I’ve been lucky enough to find myself invited to Google Firestarters, an event that happens every two to three months, curated by the inimitable Neil Perkin of Only Dead Fish fame. It’s aimed at the Planning community, but I think it extends well beyond, blurring the lines between Planning, Strategy, Creative and Innovation.
As this is pretty much where I find myself working, I find each session extremely engaging and informative. And I get to meet a lot of interesting people and discuss interesting things.
Yet, I’ve not written anything up about any of the events I’ve been to. Today, I was revisiting some notes I made at the last event, which was billed as Creativity Is Not A Department, and I realised that I’ve started to stop sharing the information that I pick up. I’m being selfish. And I wondered if there was a reason for this?
I don’t consciously set out to keep things to myself. I throw a lot of stuff out on Twitter (mostly), although Google+ has featured a fair bit in my life recently. I think that work has been full-on; I need a break from the world of work, too (which is about to happen) and time to reflect properly on what I’ve learned, read, heard and debated.
So in the interests of breaking the selfish pattern, here’s some top-line nuggets from Firestarters:
Google Squared alumni started the session off. You can find out more about Google Squared here.
Jamie, Camilla, Emma and Michael gave us a good overview of where we’re at, as an industry, and why they believe things are headed in the wrong direction.
Creativity should not be confined to a department
Making it a noun broke our relationship with the creative idea. Why should creativity be confined? We should, instead, break the rules of having a creative department and learn to collaborate – hear different conversations, introduce new ideas and embrace experimentation. Yet, don’t dismiss the craft skills required to make ideas happen. They are just as important to the creative ‘process’.
Bearing in mind that accountants are taking over the bigger agency groups, it’s probably down to the independent, smaller ‘shops’ to do this. And they are.
Sunny side up
Next up were Bryan and Stephanie of 72 & Sunny, from good old rainy Amsterdam – the irony was not lost on them. They put some cats amongst the pigeons:
Saying ‘we are all creative’ takes both bravery and generosity. People need to be accountable for solving the problem. And using diverse teams who have hybrid skills – designers who can think conceptually, writers who can code, for example. It could just as well be a mix of cultures and nationalities.
Don’t split strategy and creative. The outcome will then put a stamp on culture.
And also: put stuff up for everyone to see – being open about ideas makes them better, as other people are inspired and can see cool ways to make ideas better.

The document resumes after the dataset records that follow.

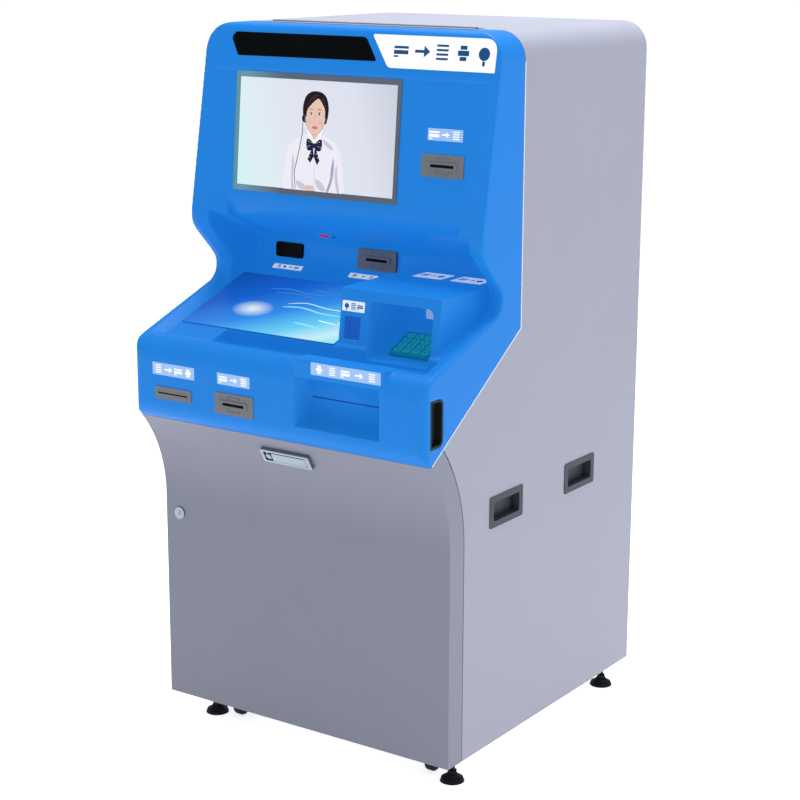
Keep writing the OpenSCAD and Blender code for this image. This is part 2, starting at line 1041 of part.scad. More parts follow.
// A place on the door's face, with local +Z leaving it.
module on_door(x, z) {
    bend = z > bend_z ? asin((z - bend_z) / bend_r) : 0;
    facing(x, door_depth - bend_r + bend_r * cos(bend), z, -bend)
        children();
}

module door_hinge_arms() {
    color([0.55, 0.56, 0.58])
        for (level = arm_levels)
            translate([hinge_x, front_y + hinge_depth, level - 15])
                difference() {
                    union() {
                        cylinder(r = 5.4, h = 30);
                        translate([-16, -2, 0])
                            cube([16, 4, 30]);
                        translate([-16, -62.5 + sheet, 0])
                            cube([4, 64.5 - sheet, 30]);
                        translate([-56, -62.5 + sheet, 0])
                            cube([44, 3, 30]);
                    }
                    translate([0, 0, -1])
                        cylinder(r = pin_r + run_fit, h = 32);
                }
}

latch_pin_x = 50;

module lock_bodies() {
    color(chrome) {
        on_door(0, latch_z)
            difference() {
                union() {
                    tile(130, 36, 9, 3, 0.8);
                    slab(116, 26, 16, -15);
                }
                translate([-1.5, 0, 0])
                    slab(112, 25, 12, 3);
                translate([-46, 0, -8])
                    cylinder(r = 7.2, h = 20);
                translate([latch_pin_x, 0, 7])
                    rotate([90, 0, 0])
                        cylinder(r = 1.5, h = 33, center = true);
            }
        on_door(0, latch_z)
            translate([latch_pin_x, 0, 7])
                rotate([90, 0, 0])
                    cylinder(r = 1.5, h = 33, center = true);
        on_door(lock_x, lock_z)
            difference() {
                union() {
                    translate([0, 0, 0.2])
                        cylinder(r = 14, h = 3);
                    translate([0, 0, -18])
                        cylinder(r = 9.2, h = 19);
                }
                cylinder(r = 7 + run_fit, h = 60, center = true);
            }
    }
}

module latch_handle() {
    color(chrome)
        on_door(0, latch_z)
            difference() {
                union() {
                    translate([latch_pin_x - 86, -11, 5])
                        cube([86, 22, 5.5]);
                    translate([latch_pin_x, 0, 7])
                        rotate([90, 0, 0])
                            cylinder(r = 3.4, h = 22, center = true);
                }
                translate([latch_pin_x, 0, 7])
                    rotate([90, 0, 0])
                        cylinder(r = 1.5 + run_fit, h = 30, center = true);
            }
}

module latch_button() {
    color(chrome)
        on_door(0, latch_z)
            translate([-46, 0, -3])
                cylinder(r = 6.8, h = 13);
}

module lock_plug() {
    color(chrome)
        on_door(lock_x, lock_z)
            difference() {
                union() {
                    translate([0, 0, -22])
                        cylinder(r = 7, h = 25.8);
                    translate([-7, -7, -25])
                        cube([14, 40, 2.9]);
                }
                translate([-1, -4, 1])
                    cube([2, 8, 6]);
            }
}

// ---------- undercarriage ----------
// A fork around a wheel whose axle is d back from the place it is drawn at.
module caster_fork(d) {
    difference() {
        union() {
            translate([0, 0, clearance - 8])
                cylinder(r = 19, h = 7.6);
            for (side = [-1, 1])
                translate([side * 12.2 - 1.2, d - 9, axle_z - 8])
                    cube([2.4, 18, clearance - axle_z]);
            translate([-13.4, d - 9, clearance - 8])
                cube([26.8, 18, 3]);
        }
        translate([0, d, axle_z])
            rotate([0, 90, 0])
                cylinder(r = axle_r, h = 40, center = true);
    }
    translate([0, d, axle_z])
        rotate([0, 90, 0])
            cylinder(r = axle_r, h = 30, center = true);
}

module swivel_fork(side) {
    color(dark)
        translate([side * caster_x, front_y + caster_axle_depth[0] - caster_trail, 0]) {
            caster_fork(caster_trail);
            translate([0, 0, clearance - 0.4])
                cylinder(r = stem_r, h = 12);
            translate([0, 0, clearance + 3])
                cylinder(r = 11, h = 6, $fn = 6);
        }
}

module fixed_caster_forks() {
    color(dark)
        for (side = [-1, 1])
            translate([side * caster_x, front_y + caster_axle_depth[1], 0]) {
                caster_fork(0);
                translate([0, 0, clearance - 0.4])
                    cylinder(r = 12, h = 0.4);
            }
}

module caster_wheel(side, d) {
    color(black)
        translate([side * caster_x, front_y + d, axle_z])
            rotate([0, 90, 0])
                difference() {
                    rotate_extrude()
                        polygon(rounded([
                            [0, -9, 0],
                            [wheel_r, -9, 3],
                            [wheel_r, 9, 3],
                            [0, 9, 0]
                        ]));
                    cylinder(r = axle_r + run_fit, h = 40, center = true);
                }
}

module levelling_foot(side, d) {
    color(dark)
        translate([side * foot_x, front_y + d, 0]) {
            cylinder(r1 = 27, r2 = 24, h = 8);
            translate([0, 0, 8])
                cylinder(r1 = 20, r2 = 12, h = 9);
            translate([0, 0, 17])
                cylinder(r = 11, h = 8, $fn = 6);
            cylinder(r = stem_r, h = clearance + 30);
        }
}

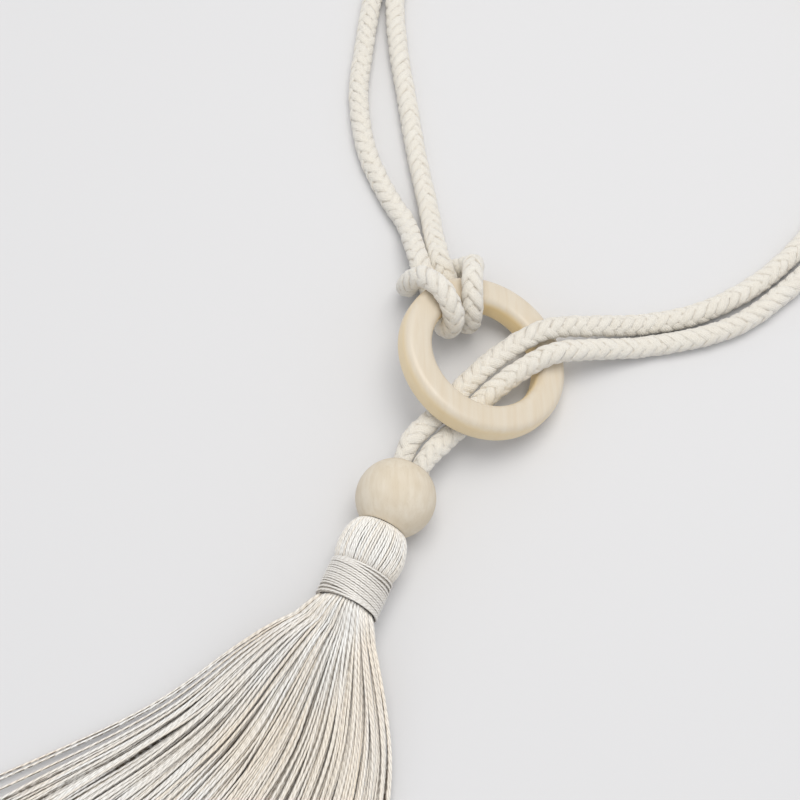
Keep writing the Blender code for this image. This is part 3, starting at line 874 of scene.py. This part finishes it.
def build_ring(settings):
    """A rounded oblong section spun round, smoothed, tilted into place and pressed level below."""
    upright = (math.pi / 2, 0.0, 0.0)
    ring = add_primitive(
        bpy.ops.mesh.primitive_plane_add, "maple_ring", size=2.0,
        location=(RING_MID_RADIUS, 0.0, 0.0), rotation=upright,
    )
    ring.scale = (RING_HALF_WIDTH, RING_HALF_HEIGHT, 1.0)
    bpy.ops.object.transform_apply(location=True, rotation=True, scale=True)
    bpy.ops.object.mode_set(mode="EDIT")
    bpy.ops.mesh.select_all(action="SELECT")
    bpy.ops.mesh.subdivide(number_cuts=1)
    bpy.ops.mesh.dissolve_faces()
    crown = (RING_CROWN, 1, RING_CROWN)
    select_in_edit(ring, "VERT", lambda place: off_middle(place) < NEAR)
    bpy.ops.transform.resize(value=crown, center_override=(RING_MID_RADIUS, 0, 0))
    select_in_edit(ring, "VERT", lambda place: off_middle(place) > NEAR)
    bpy.ops.mesh.bevel(
        offset_type="OFFSET", offset=RING_CORNER, segments=5, affect="VERTICES", clamp_overlap=False,
    )
    bpy.ops.mesh.select_all(action="SELECT")
    bpy.ops.mesh.delete(type="ONLY_FACE")
    bpy.ops.mesh.select_all(action="SELECT")
    bpy.ops.mesh.spin(steps=settings.steps, angle=math.tau, center=(0, 0, 0), axis=(0, 0, 1))
    bpy.ops.mesh.select_all(action="SELECT")
    bpy.ops.mesh.remove_doubles(threshold=NEAR)
    bpy.ops.mesh.normals_make_consistent(inside=False)
    bpy.ops.object.mode_set(mode="OBJECT")
    smoothing = ring.modifiers.new("smooth", "SUBSURF")
    smoothing.levels = 1
    smoothing.render_levels = 1
    bpy.ops.object.modifier_apply(modifier=smoothing.name)
    places = np.array([vert.co for vert in ring.data.vertices])
    point_attribute(ring.data, "wall_grain_and_bounce", ring_walls(places))
    turn = Matrix.Rotation(RING_TILT_TOWARDS, 4, "Z") @ Matrix.Rotation(RING_TILT, 4, "Y")
    apply_place(ring, Matrix.Translation(RING_CENTRE + ROUTE_ORIGIN) @ turn)
    stand_on_flat(ring, RING_FLAT)
    bpy.ops.object.shade_smooth_by_angle(angle=SMOOTH_ANGLE)
    finish_piece(ring, maple_material(settings), "ring")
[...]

Having said all that, there is still a place for one person to have overall ‘sign off’ of the ideas. Consensus only gets you so far. But then, that’s accountability again.
Media in the mix
Brave move, saying you’re a Creative Director at a media agency, but that’s exactly why Ann Wixley from OMD was an inspiring speaker. Having worked on a project for OMD recently, I can confirm they are, in many ways, beating the advertising agencies at their own game. But that’s another story.

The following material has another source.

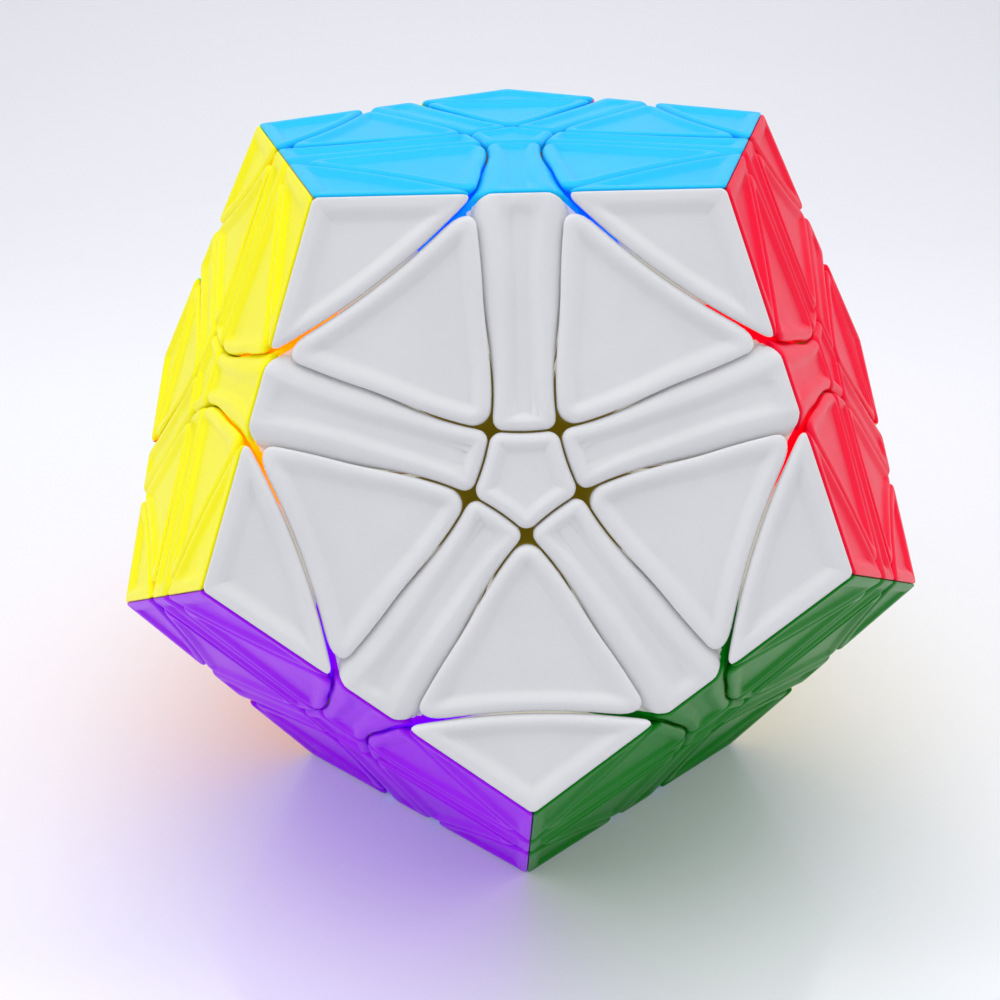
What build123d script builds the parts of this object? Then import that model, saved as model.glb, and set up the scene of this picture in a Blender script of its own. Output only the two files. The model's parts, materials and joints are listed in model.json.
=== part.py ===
from build123d import *
import math
import os

# Edge-turning dodecahedron puzzle, standing on one of its faces. Millimetres, +Z up.
# The origin is the centre of the core, where all thirty turning axes meet.
#
# Working out from the centre, spheres divide the mechanism into zones:
#   core      a hollow ball in two halves, with a screw post on every turning axis
#   flanges   the bottoms of the edge hubs, with the feet of the face centres between them
#   feet      the feet of corners and petals, held under the neighbouring coloured shells
#   shells    the coloured shells, each pressed over the plug on top of its foot or hub

# ---------------------------------------------------------------- driving dimensions
EDGE_LENGTH = 40.0  # edge of the dodecahedron
SEAM = 0.30  # gap between two pieces that slide past each other
GLUE_LINE = 0.06  # gap between two mouldings glued or pressed together
RUNNING_CLEARANCE = 0.08  # round each screw
WALL = 1.2  # side wall of a coloured shell
SKIN = 1.8  # top of a coloured shell
OVERLAP = 1.0  # how far a body runs into the one it is joined to or cut from

# The cut round each turning layer is a surface of revolution about the edge's axis: a
# cone from the centre of the puzzle, then a shallow flare out to the surface.
NECK_ANGLE = 26.0  # half-angle of the cone
FLARE_SLOPE = 0.36  # height gained by the flare for each mm outward
FLARE_APEX = 0.854 * EDGE_LENGTH  # height where the flare would meet the axis
FOOT_ANGLE = 28.0  # half-angle of the cut in the zone of feet, wider than the neck
FLANGE_ANGLE = 17.0  # half-angle of the flange of an edge hub
CENTRE_FOOT_ANGLE = 14.0  # half-angle of the foot of a face centre, between five flanges

# Radii of the spheres that bound the zones.
CORE_BORE = 11.5
CORE_RADIUS = 15.0
FLANGE_TOP = 26.0
FOOT_TOP = 31.0
PLUG_TOP = 34.5  # top of the plug that a coloured shell is pressed over

# Edge hub with its screw, spring and washer, measured along the edge's axis.
POST_RADIUS = 2.4
POST_TOP = 19.5
HUB_BOTTOM = 19.6
SHELF_TOP = 21.6
SLEEVE_RADIUS = 3.35
SLEEVE_TOP = 38.0
WELL_RADIUS = 2.4
SHANK_RADIUS = 1.1
SCREW_TIP = 12.5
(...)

Ann suggested a shocking truth: creativity is a formula. I hasten to add she didn’t mean formulaic. This means that creativity equals Diversity X Stimulus / Fear. And it’s the managing that fear (on the agency and the client side of things) that really takes skill. (I’d agree. It’s why I think account teams have to be involved – if they don’t understand the whats, wheres and whys of the idea, they won’t sell it convincingly.) Remember: there is no right or wrong answer.
She also had another top tip: make the space to be creative – get out of the office, break with conventions, don’t rush [being creative]. All-in-all, a very inspiring speaker.
A PHD in creativity
The final speaker was David Wilding from phd. He talked about the industry’s predilection for neologisms. These are a plague, he said, before putting forth his own: crelling – a portmanteau of creativity and selling.

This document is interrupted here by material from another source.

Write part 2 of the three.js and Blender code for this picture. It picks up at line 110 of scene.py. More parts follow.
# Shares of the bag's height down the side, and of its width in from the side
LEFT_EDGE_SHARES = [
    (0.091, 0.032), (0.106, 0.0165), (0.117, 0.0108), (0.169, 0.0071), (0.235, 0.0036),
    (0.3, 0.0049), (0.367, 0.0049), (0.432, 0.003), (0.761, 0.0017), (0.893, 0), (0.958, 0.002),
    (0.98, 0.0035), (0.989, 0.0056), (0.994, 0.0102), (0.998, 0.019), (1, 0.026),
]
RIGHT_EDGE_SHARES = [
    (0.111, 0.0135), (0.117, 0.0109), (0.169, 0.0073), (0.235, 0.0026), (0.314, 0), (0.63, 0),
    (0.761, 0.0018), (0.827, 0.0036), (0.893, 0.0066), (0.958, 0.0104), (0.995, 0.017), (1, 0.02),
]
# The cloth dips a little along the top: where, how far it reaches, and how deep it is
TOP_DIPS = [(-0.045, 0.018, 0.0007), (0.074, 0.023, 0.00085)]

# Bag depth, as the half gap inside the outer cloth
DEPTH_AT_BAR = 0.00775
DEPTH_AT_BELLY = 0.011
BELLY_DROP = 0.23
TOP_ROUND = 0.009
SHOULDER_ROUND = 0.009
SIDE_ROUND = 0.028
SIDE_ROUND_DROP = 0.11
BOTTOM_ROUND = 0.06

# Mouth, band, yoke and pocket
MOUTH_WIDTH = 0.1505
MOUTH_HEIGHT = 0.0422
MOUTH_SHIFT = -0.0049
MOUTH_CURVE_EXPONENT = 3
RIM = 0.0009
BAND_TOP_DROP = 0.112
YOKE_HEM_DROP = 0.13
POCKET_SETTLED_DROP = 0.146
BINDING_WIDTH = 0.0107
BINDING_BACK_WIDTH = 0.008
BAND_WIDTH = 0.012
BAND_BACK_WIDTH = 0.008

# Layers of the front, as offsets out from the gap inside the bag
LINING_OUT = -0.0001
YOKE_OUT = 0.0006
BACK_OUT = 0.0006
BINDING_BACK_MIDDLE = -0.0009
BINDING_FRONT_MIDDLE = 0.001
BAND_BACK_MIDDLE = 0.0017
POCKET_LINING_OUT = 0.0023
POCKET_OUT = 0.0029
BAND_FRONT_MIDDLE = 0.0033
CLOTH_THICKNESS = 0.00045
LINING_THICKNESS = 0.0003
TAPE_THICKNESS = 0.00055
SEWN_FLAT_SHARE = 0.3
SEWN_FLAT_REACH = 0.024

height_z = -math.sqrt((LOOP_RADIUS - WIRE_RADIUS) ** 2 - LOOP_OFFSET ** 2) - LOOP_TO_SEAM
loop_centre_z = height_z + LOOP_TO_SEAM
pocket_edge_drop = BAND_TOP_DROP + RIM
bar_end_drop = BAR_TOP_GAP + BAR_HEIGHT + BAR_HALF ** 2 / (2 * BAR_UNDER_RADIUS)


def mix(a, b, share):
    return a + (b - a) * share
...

Sales, he suggested, is killing creativity. It’s about the numbers, in other words. We’re back into Omnicom/Publicis territory. The bean counting doesn’t allow for good creative ideas – it’s easier to sell a mediocre idea than create a good one. We need to stop being so earnest about being creative and have more fun.
I liked that he asked a telling question: what would you do if you weren’t afraid? That’s something I will be using in future workshops.
Are you on the list?
It’s not easy getting an invite to Firestarters. It’s popular, for one. It’s not for everyone – it is mostly full of planning types; yet, I think it has a lot to offer anyone in the creative industry, in almost any department. Like any of these events, you get out of it what you choose to put in through listening, accepting a different point of view, giving yourself time to think about how the words someone is saying relate to your own situation. If you get a chance to go, take it.
Whatever the topic of the next event, it’s sure to be interesting.